Martín ha trabajado 23 años como vigilante. Ahora lleva casi los mismos disfrutando del Real desde otra óptica mucho más agradecida, la del feriante de a pie. «La cosas en un momento de mi vida mejoraron. La gente no es consciente del trabajo tan duro que hacen, siete días con sus días y sus noches de pie, flanqueando la caseta, viendo a la gente disfrutar a todas horas y tu sin poder moverte del puesto», explica. Porque, a juicio de Martín, «no es lo mismo vigilar una obra que una caseta; es verdad que en la primera hay más riesgo, pero es más llevadero, pasa el tiempo, eres consciente de que es un trabajo y ya está», comenta. Por eso el viernes, en la caseta de los Andalucistas, arrimaba viandas a los compañeros de profesión. «Yo estuve una vez en el lugar de ellos», concluía.
El por qué muchos no quieren hablar de las interioridades de estos trabajos tiene una explicación muy sencilla.

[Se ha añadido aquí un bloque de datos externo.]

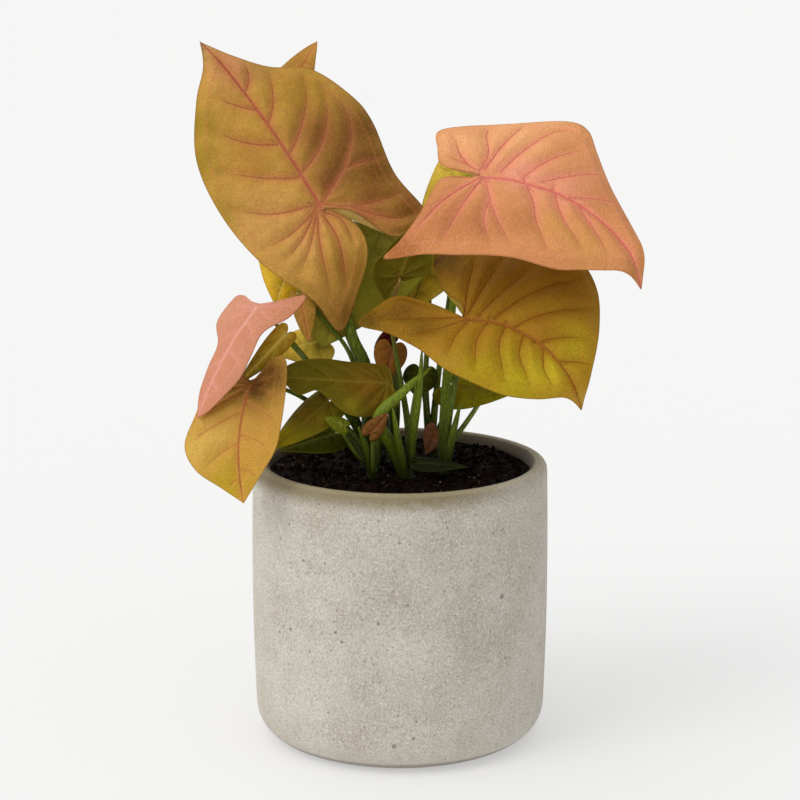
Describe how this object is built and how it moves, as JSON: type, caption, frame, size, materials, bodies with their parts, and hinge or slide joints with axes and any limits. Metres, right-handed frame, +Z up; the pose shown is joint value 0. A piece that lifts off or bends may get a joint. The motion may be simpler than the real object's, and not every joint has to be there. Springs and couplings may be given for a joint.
{
  "type": "arrowhead plant in concrete pot",
  "caption": "Potted arrowhead plant with pink, ochre and lime arrow-shaped leaves on slender stalks in a plain round concrete pot.",
  "frame": {"origin": "on the floor under the middle of the pot's flat base", "axes": "+Z up, -Y towards the front that the picture shows, +X to the right seen from there"},
  "size_m": [0.1852, 0.1534, 0.2949],
  "materials": {
    "concrete": "fine cast concrete, matt, mottled warm grey, khaki at the rim",
    "soil": "dark crumbly potting mix with fibres",
    "stalk": "smooth green stalk, slightly waxy",
    "ochre_pink": "ochre leaf with pink veins, satin",
    "salmon": "salmon pink leaf with rose veins, satin",
    "bronze_lime": "bronze leaf going to lime, satin",
    "pink": "pink leaf with pale pink veins, satin",
    "tan": "tan leaf going to yellow green at the tip, satin",
    "gold": "golden yellow leaf, satin",
    "lime": "yellow green leaf, satin",
    "green": "mid green leaf, satin",
    "olive": "olive leaf, satin",
    "brown": "pinkish brown young leaf, satin",
    "dark_red": "dark red young leaf, satin"
  },
  "bodies": {
    "root": {"pot": "concrete", "soil": "soil", "shoot_left_front": "stalk", "shoot_left": "stalk", "shoot_back": "stalk", "shoot_front": "stalk", "shoot_right": "stalk", "shoot_back_right": "stalk", "blade_a": "ochre_pink", "blade_b": "salmon", "blade_c": "bronze_lime", "blade_d": "pink", "blade_d2": "lime", "blade_e": "tan", "blade_f": "tan", "blade_g": "lime", "blade_h": "gold", "blade_h2": "tan", "blade_i": "green", "blade_j": "olive", "blade_k": "olive", "blade_l": "tan", "blade_m": "olive", "blade_n": "bronze_lime", "blade_o": "green", "blade_p": "brown", "blade_p2": "dark_red", "blade_r1": "olive", "blade_r2": "green", "blade_s": "lime", "blade_t1": "green", "blade_t2": "brown", "blade_t3": "brown", "blade_v1": "lime", "blade_v2": "green", "blade_v3": "bronze_lime"}
  },
  "joints": []
}
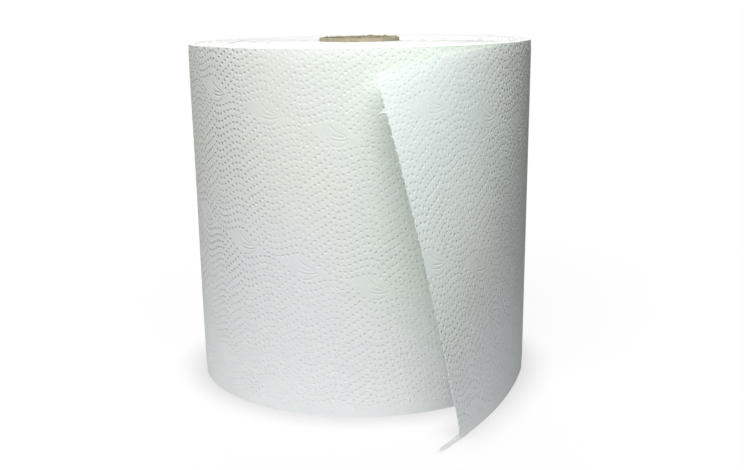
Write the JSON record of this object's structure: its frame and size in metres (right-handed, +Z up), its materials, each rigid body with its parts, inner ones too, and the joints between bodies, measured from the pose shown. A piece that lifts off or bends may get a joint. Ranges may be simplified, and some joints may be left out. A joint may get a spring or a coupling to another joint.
{
  "type": "paper towel roll",
  "caption": "Large embossed paper towel roll on a cardboard core, standing on its end, with its last sheet peeling away from the roll.",
  "frame": {"origin": "centre of the paper's lower end, on the core's axis, in the plane that the roll stands on", "axes": "+Z up along the core; the loose leaf peels off the +X side and reaches out towards -Y"},
  "size_m": [0.2594, 0.3206, 0.259],
  "materials": {
    "embossed_paper": "matte, embossed with small dots and sprigs",
    "brown_card": "matte"
  },
  "bodies": {
    "root": {"paper_web": "embossed_paper", "cardboard_core": "brown_card"}
  },
  "joints": []
}
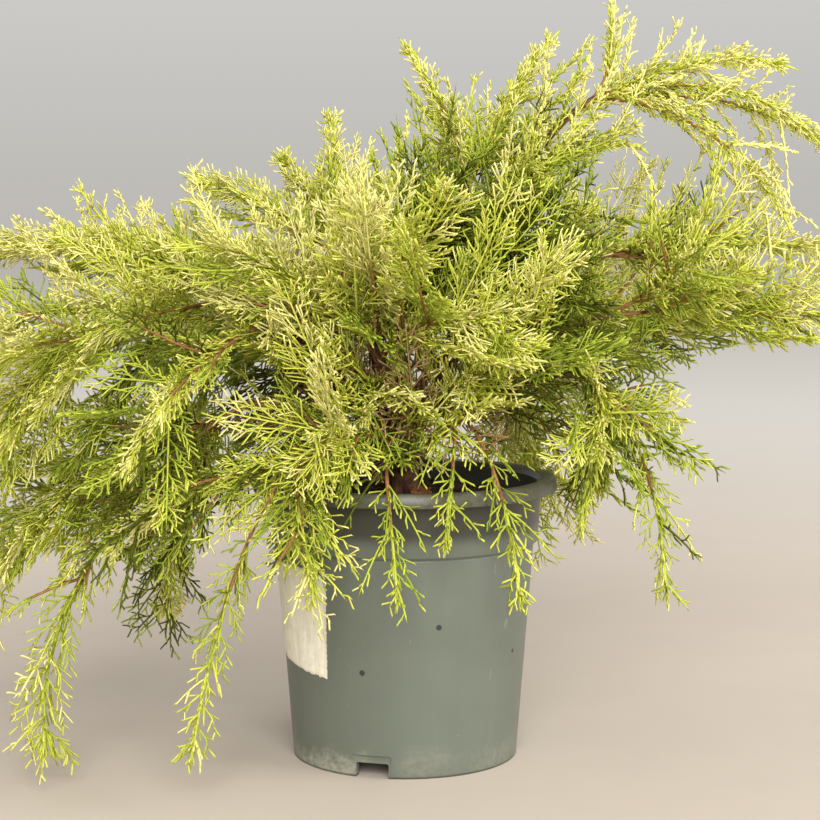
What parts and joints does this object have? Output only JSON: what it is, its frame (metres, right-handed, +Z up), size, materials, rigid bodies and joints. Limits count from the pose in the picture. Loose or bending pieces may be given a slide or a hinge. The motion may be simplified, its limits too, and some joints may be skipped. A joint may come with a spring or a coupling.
{
  "type": "potted gold coast juniper",
  "caption": "Low spreading golden juniper with arching boughs and weeping feathery sprays, growing in a round grey-green nursery pot.",
  "frame": {"origin": "centre of the pot's underside, on the surface that the pot stands on", "axes": "+Z up the pot's axis; +Y away from the picture's viewer; +X to that viewer's right, towards the crown's highest bough"},
  "size_m": [0.5822, 0.4234, 0.4761],
  "materials": {
    "pot_plastic": "matt grey-green moulded plastic, scuffed, with pale lime stains near the base",
    "medium": "dark crumbly potting compost",
    "label_paper": "off-white paper, wrinkled and torn, bare",
    "bark": "thin fibrous red-brown bark",
    "foliage": "scale-leaved sprays, lemon yellow at the tips, green inside"
  },
  "bodies": {
    "root": {"bough_back": "bark", "bough_back_left": "bark", "bough_back_right": "bark", "bough_centre_front": "bark", "bough_crest": "bark", "bough_front": "bark", "bough_front_left": "bark", "bough_front_right": "bark", "bough_left_front": "bark", "bough_left_high": "bark", "bough_left_low": "bark", "bough_left_mid": "bark", "bough_mid_top": "bark", "bough_right_high": "bark", "bough_right_low": "bark", "bough_right_mid": "bark", "bough_top": "bark", "foliage_back_left_low": "foliage", "foliage_back_left_out": "foliage", "foliage_back_out": "foliage", "foliage_back_right_low": "foliage", "foliage_back_right_out": "foliage", "foliage_back_up": "foliage", "foliage_centre_left": "foliage", "foliage_centre_mid": "foliage", "foliage_centre_right": "foliage", "foliage_centre_up": "foliage", "foliage_crest_arch": "foliage", "foliage_crest_high": "foliage", "foliage_crest_tuft": "foliage", "foliage_front_left_long": "foliage", "foliage_front_left_out": "foliage", "foliage_front_left_weep": "foliage", "foliage_front_mid_weep": "foliage", "foliage_front_middle": "foliage", "foliage_front_right_weep": "foliage", "foliage_front_weep": "foliage", "foliage_left_arch": "foliage", "foliage_left_front_arch": "foliage", "foliage_left_long": "foliage", "foliage_left_low": "foliage", "foliage_left_shade": "foliage", "foliage_left_top": "foliage", "foliage_left_top_back": "foliage", "foliage_mid_top_left": "foliage", "foliage_mid_top_up": "foliage", "foliage_right_front": "foliage", "foliage_right_front_up": "foliage", "foliage_right_low_out": "foliage", "foliage_right_out": "foliage", "foliage_right_shade": "foliage", "foliage_right_up": "foliage", "foliage_right_weep": "foliage", "foliage_top_back": "foliage", "foliage_top_left": "foliage", "foliage_top_right": "foliage", "growing_medium": "medium", "paper_label": "label_paper", "pot": "pot_plastic", "trunk": "bark"}
  },
  "joints": []
}
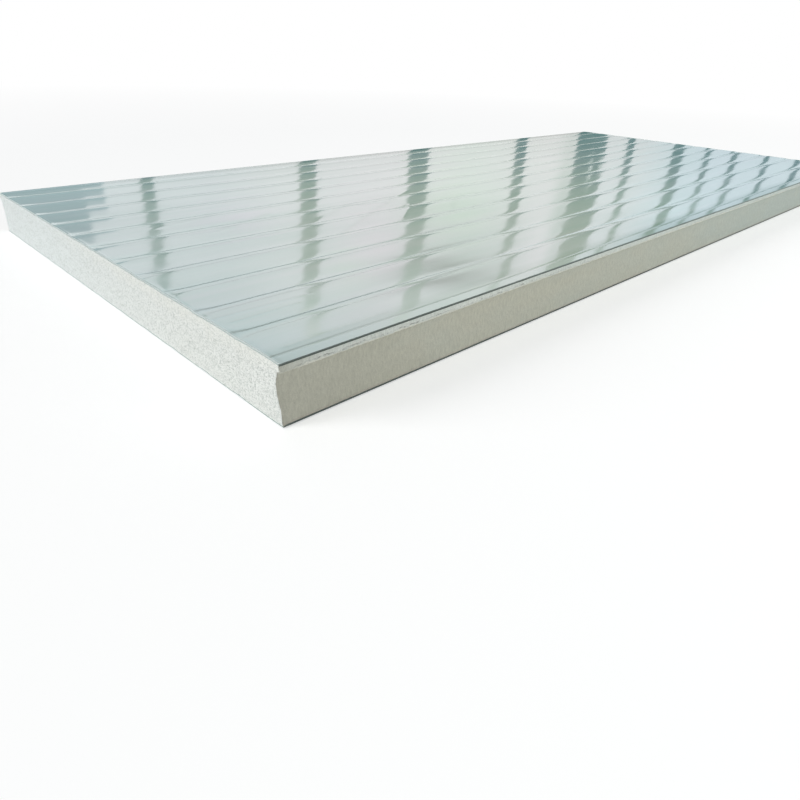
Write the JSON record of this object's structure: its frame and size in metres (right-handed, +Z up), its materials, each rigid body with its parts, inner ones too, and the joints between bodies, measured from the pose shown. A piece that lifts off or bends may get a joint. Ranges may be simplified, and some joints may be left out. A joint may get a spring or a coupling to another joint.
{
  "type": "insulated sandwich panel",
  "caption": "Flat insulated sandwich panel: two thin painted steel facings with shallow lengthwise grooves, bonded to a rigid foam core with hollowed long sides.",
  "frame": {"origin": "middle of the panel's lower face", "axes": "+X along the panel, +Y across it, +Z up through its thickness, from the lower facing to the upper one"},
  "size_m": [2.16, 0.95, 0.075],
  "materials": {
    "facing_paint": "glossy pale grey-white coil coating",
    "rigid_foam": "matte, rough where cut"
  },
  "bodies": {
    "root": {"top_facing": "facing_paint", "foam_core": "rigid_foam", "bottom_facing": "facing_paint"}
  },
  "joints": []
}
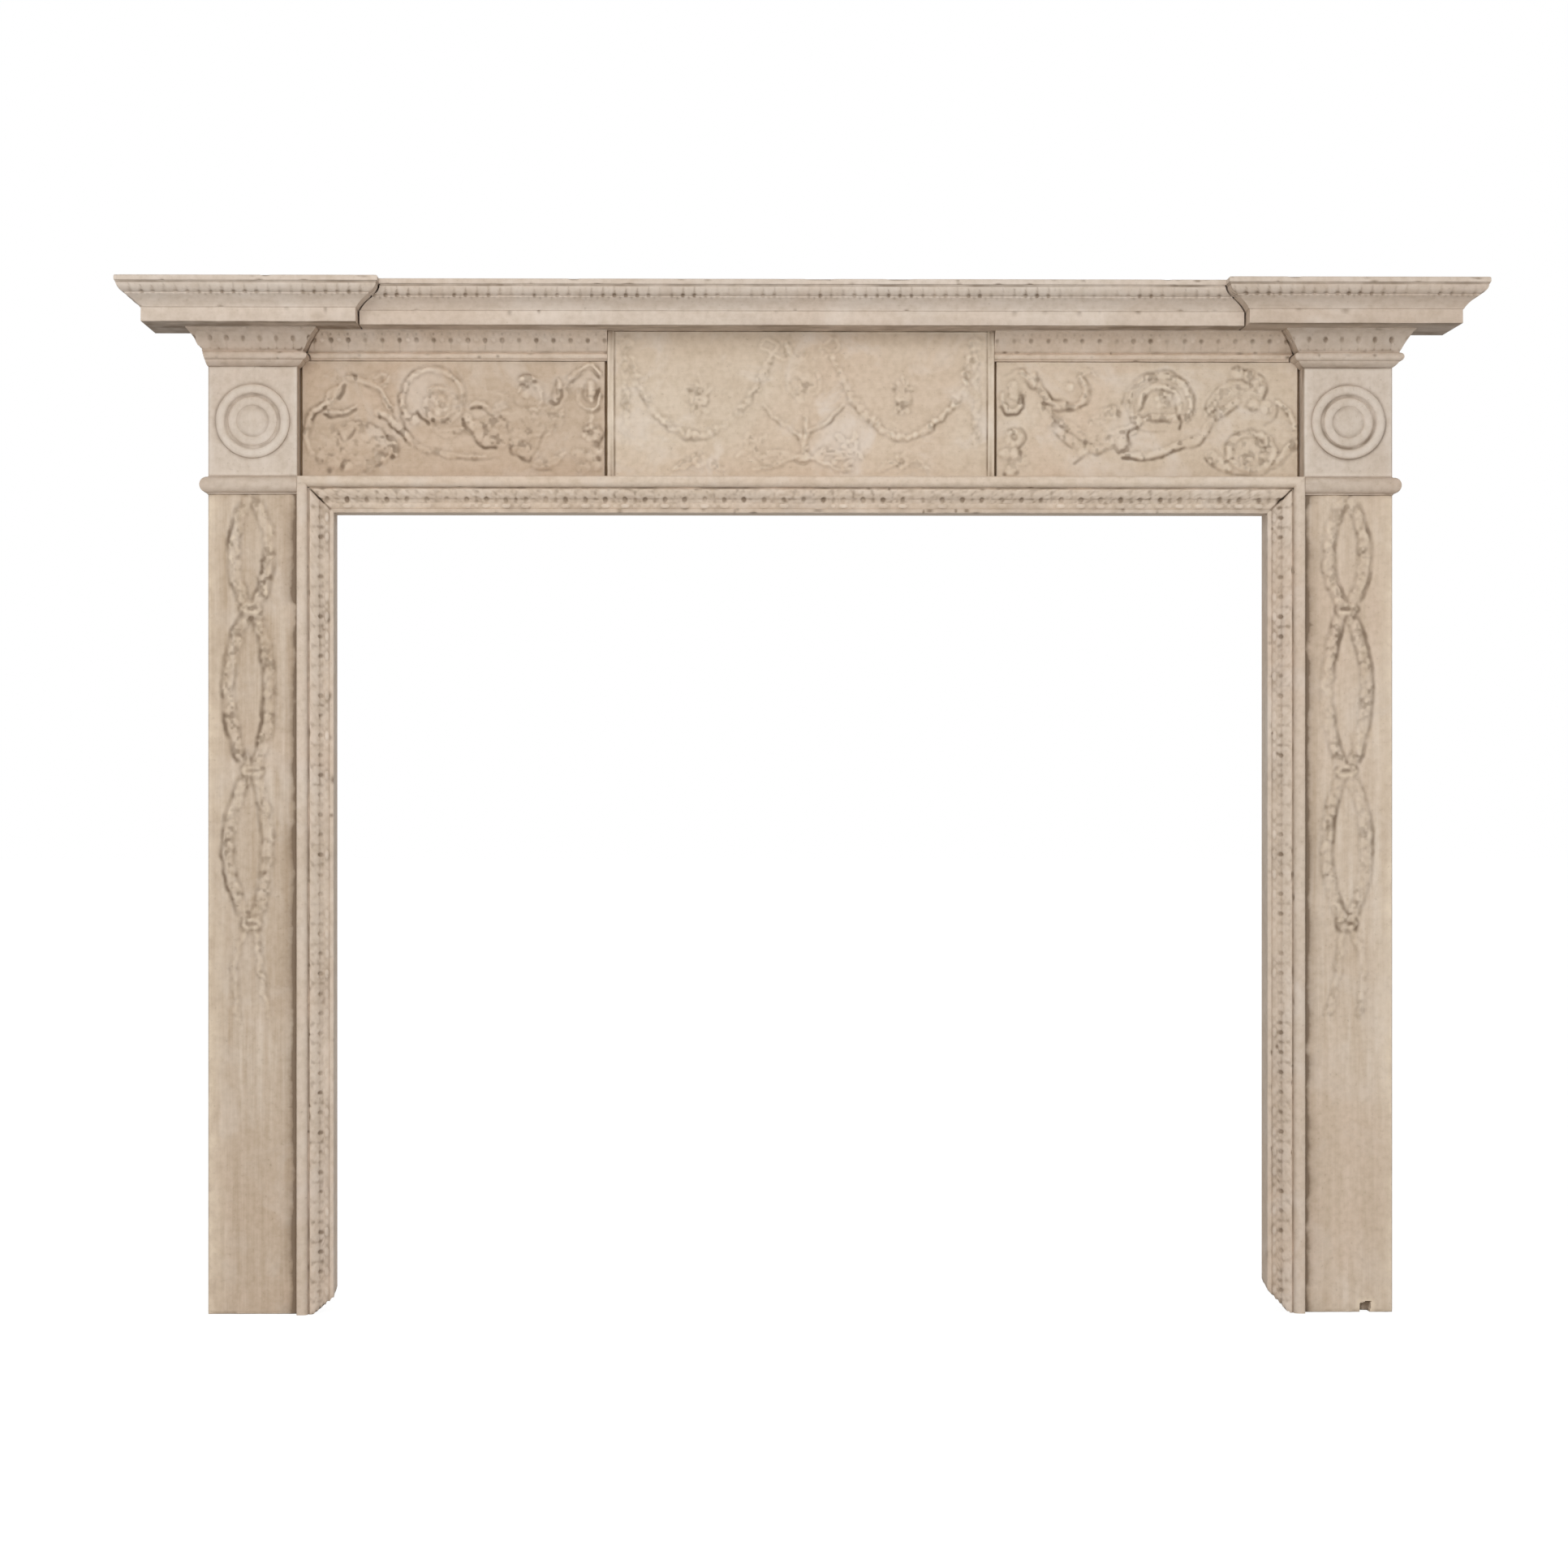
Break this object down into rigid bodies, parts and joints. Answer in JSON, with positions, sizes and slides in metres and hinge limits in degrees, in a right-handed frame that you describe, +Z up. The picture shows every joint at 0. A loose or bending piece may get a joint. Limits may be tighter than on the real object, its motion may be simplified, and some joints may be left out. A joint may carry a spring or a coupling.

A pesar de que, con los años, la situación ha evolucionado sensiblemente a mejor, en muchos de los casos los trabajos continúan siendo tristemente precarios. «Si te digo lo que voy a cobrar te caes de espalda», confesaba un vigilante de una caseta con número impar en Juan Belmonte. «Si tienes la suerte de que te afianzas en una buena caseta, puedes sacarte un dinero medio decente», comentaba otro más optimista en la misma calle y en una caseta par.
En el año 2011 solo hubo 126 contratos registrados de vigilancia de casetas. Teniendo en cuenta que se instalaron más de 1.400 casetas, los números no podían cuadrar de ninguna manera. Hoy las cifras van encajando cada vez más, pero todavía hay «mucho negocio oscuro» alrededor de todo esto. Así lo considera David Galisteo, responsable de una pequeña empresa de vigilancia. «¿Quién tiene la culpa? Desde luego el primer culpable es quien contrata en negro y ahí tendríamos que señalar a los responsables de muchas casetas, ya sean particulares o asociaciones, porque en las de instituciones o empresas la cosa cambia para mejor», asegura.
Casi nunca hay noticias optimistas en torno a ellos. Es más fácil encontrar una crónica amable de un día en el Gusano loco de la calle del Infierno que de un par de horas a la vera de un vigilante. Este año uno de los puntos negros de la Feria ha sido la agresión homófoba de un vigilante en la calle Pascual Márquez. «Eso es repugnante sin embargo no se cuenta, en tono positivo, todas las peleas y pequeños conflictos que evitamos con nuestra presencia, la de personas que querrían colarse en los sitios, la pequeñas agresiones verbales que soportamos...», matizaba uno de los porteros de la caseta del Colegio de Aparejadores.
Luego está la disidencia. Siempre hay una disidencia. En la caseta anarquista del Garbanzo Negro no hay vigilante. Sencillamente porque su presencia atentaría ante los principios de paz e igualdad comunitaria que preconizan sus moradores. «Y nunca ha pasado nada...», cuenta a este periódico uno de sus habituales moradores. Claro que sus puertas están abiertas de par en par. «Lo más que ha sucedido es que cuando por la noche se llena, pues no se llega a la barra y la gente espera o se da una vuelta», dice el mismo. Con la salvedad de la caseta con nombre de legumbre, los vigilantes del Real continúan siendo una cara B de la semana de farolillos.